Ask HN: Startups while working and Assignment of Invention - InventionA
Like a lot of hackers out there; I have a job. And like most of you guys, I had to sign an "Assignment of Invention" clause when hired. So now I have some great ideas that I want to work on, but have anxiety about the "what-ifs".<p>My brain just says to go for it; because it is pointless to worry. My gut is turning over the idea of having success only to be cut down by the man.<p>For what it is worth, my particular clause makes it very clear that anything developed outside work and not using their equipment is excluded from the clause. However, those exclusions are excluded if they are 'related' to the business. So what comes to my mind is, .. What does 'related' mean?<p>Anyway. Sorry for the rant, but this is making me nuts.<p>(throwaway account, obviously)
======
grellas
In California, Labor Code 2870 allows you to keep inventions conceived or
reduced to practice entirely on your own time and without use of an employer's
resources unless such inventions "relate at the time of conception or
reduction to practice . . . to the employer's business" or to "actual or
demonstrably anticipated research or development of the employer."
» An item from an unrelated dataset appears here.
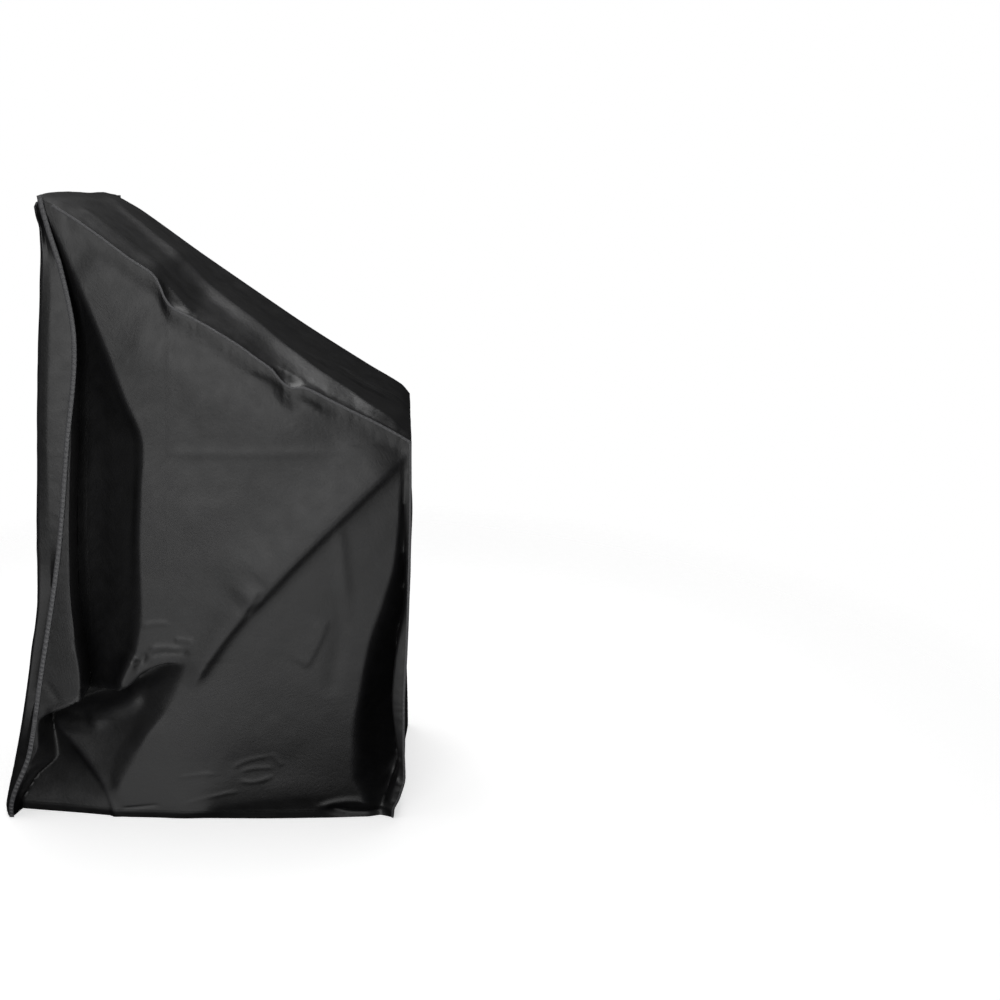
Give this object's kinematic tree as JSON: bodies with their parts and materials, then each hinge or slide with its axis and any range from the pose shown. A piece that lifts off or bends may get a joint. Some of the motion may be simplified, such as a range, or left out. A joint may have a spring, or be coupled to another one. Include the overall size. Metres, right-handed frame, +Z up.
{
  "type": "exercise bike cover",
  "caption": "Fitted black cloth dust cover for an upright exercise bike: tall at the front, roof sloping down to the back, bound side seams, open at the hem.",
  "frame": {"origin": "on the floor plane at the hem, under the middle of the cover's bounding box", "axes": "+Z up; +X from the tall handlebar end to the low saddle end; -Y is the near side of the picture, +Y the far side"},
  "size_m": [1.0244, 0.6053, 1.4785],
  "materials": {
    "cover_cloth": "tightly woven black nylon oxford with a smooth, slightly glossy coated face",
    "seam_binding": "black woven binding tape, slightly lighter and glossier than the cloth, puckered by its stitching"
  },
  "bodies": {
    "root": {"side_near": "cover_cloth", "side_far": "cover_cloth", "front_panel": "cover_cloth", "roof_panel": "cover_cloth", "back_panel": "cover_cloth", "front_binding_near": "seam_binding", "roof_back_binding_near": "seam_binding", "front_binding_far": "seam_binding", "roof_back_binding_far": "seam_binding"}
  },
  "joints": []
}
"Relate," in this sense, can be read pretty broadly and so there is always
theoretical concern over this issue if you as an employee developed something
on the side.

In practice, though, there is quite a broad scope for employees to do side
projects without having them swept in by such clauses. The exception is where
you use expertise that is directly related to your job duties to come up with
a better way of doing things in the very area in which your employer competes.
Common sense suggests why that should be an exception: if the rule were
otherwise, any employee could basically claim job-related inventions as his
own.

If you have already left employment, and have not yet developed anything, then
you should normally have little risk of having your ideas being deemed to
belong to your employer. It is normally virtually impossible for an employer,
for example, to prove that you were still employed "at the time of conception
or reduction to practice" of your idea, as opposed to afterward. Two important
exceptions to watch out for on this point: (1) if you file a patent
application shortly after leaving employment relating to your employer's
field, this is like waving a red flag in your employer's face that you had
conceived the invention while employed; and (2) some assignment-of-invention
agreements set forth a rebuttable presumption that any invention you develop
within x period of leaving employment is presumed to have been conceived while
still employed, and the legal effect of this sort of clause is to treat such
an invention as belonging to your employer unless you can affirmatively prove
otherwise (an often impossible task).

------
pg
In practice the interpretation of "related" that matters is the one done by a
nervous VC or acquirer doing due diligence before a deal. Their definition
tends to be broad.

On the other hand, what people worry about is source code, not ideas. If you
can claim all your code was written after quitting, you're usually safe. Which
means in the worst case you can just rewrite any app that seems promising
enough that you'd be willing to quit your job to work on it.

Another option is to ask your employer for an explicit, written waiver of any
IP rights in a specific side project. But many employers will only do this if
you're prepared to quit otherwise.

------
anamax
This is why you want to disclose broadly when you're hired and update before
you start doing anything.